I just ate some potato and I think it's upsetting my stomach. I shall lay off the spuds for a few days. I had some delicious pork for dinner though. MMMMM.....and I felt a lot better after eating it. I'll be eating some more chicken noodle soup tomorrow though. It should get me through the day. I really wish I could go somewhere though. But A) I need a place to go and B) I need a way to get there that won't put my feet in danger of breaking out like that again. If y'all get any ideas that might help me, feel free to give me a call.

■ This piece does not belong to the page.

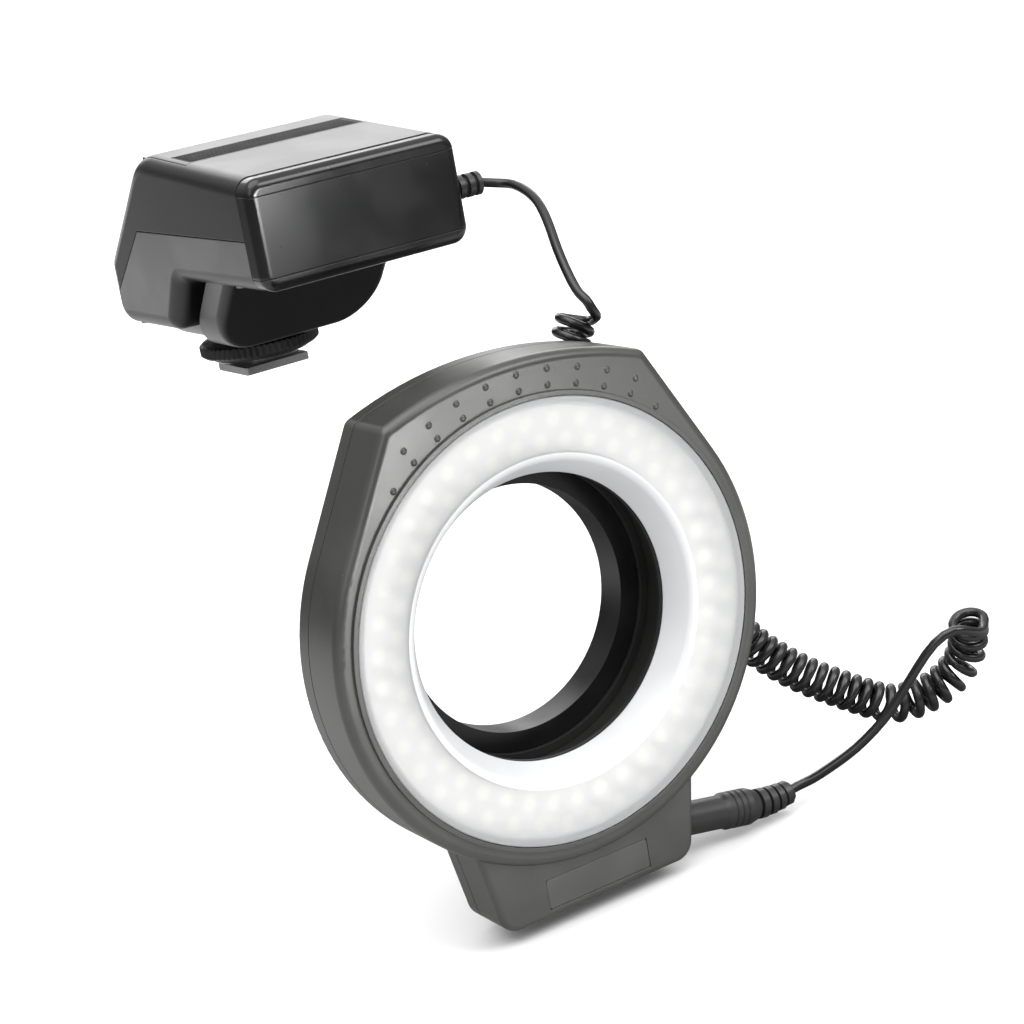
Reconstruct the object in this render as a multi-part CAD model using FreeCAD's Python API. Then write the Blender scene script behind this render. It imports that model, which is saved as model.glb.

I should probably go try to sleep. Sleep will be good for me and my feet. Good night all.


P.S.

I added a new list over there on the side. This list will consist of sites that I've found that I feel are worth mentioning and recommending to people. The first addition to the list, Balboa Photography, is something that I feel no qualms about sharing. This guy is good. He's got a real eye for it and a good deal of experience to go with it. Plus he's a rather anal guy so your not gonna get your pictures unless they're really good. So if you're looking for someone to take really good pictures of something, then check out Balboa Photography.

Thursday, August 2, 2007

I had to share this

The Stand

You stood before creation
Eternity within Your hand
You spoke all life into motion
My soul now to stand

You stood before my failure
Carried the Cross for my shame
My sin weighed upon Your shoulders
My soul now to stand

So what can I say
What can I do
But offer this heart O God
Completely to You

So I’ll walk upon salvation
Your Spirit alive in me
This life to declare Your promise
My soul now to stand

So I’ll stand
With arms high and heart abandoned
In awe of the One who gave it all

So I’ll stand
My soul Lord to You surrendered
All I am is Yours



So, I was reading through my blogs and saw this up on Los' blog. This song is quite the amazing thing. It always seems to cross my path when I really need to hear what it's saying. All I am belongs to God. That is what I strive for every day. Well, almost every day. It's hard to do and I can't do it on my own.

And now my upset belly compels me to leave. OY. What a week.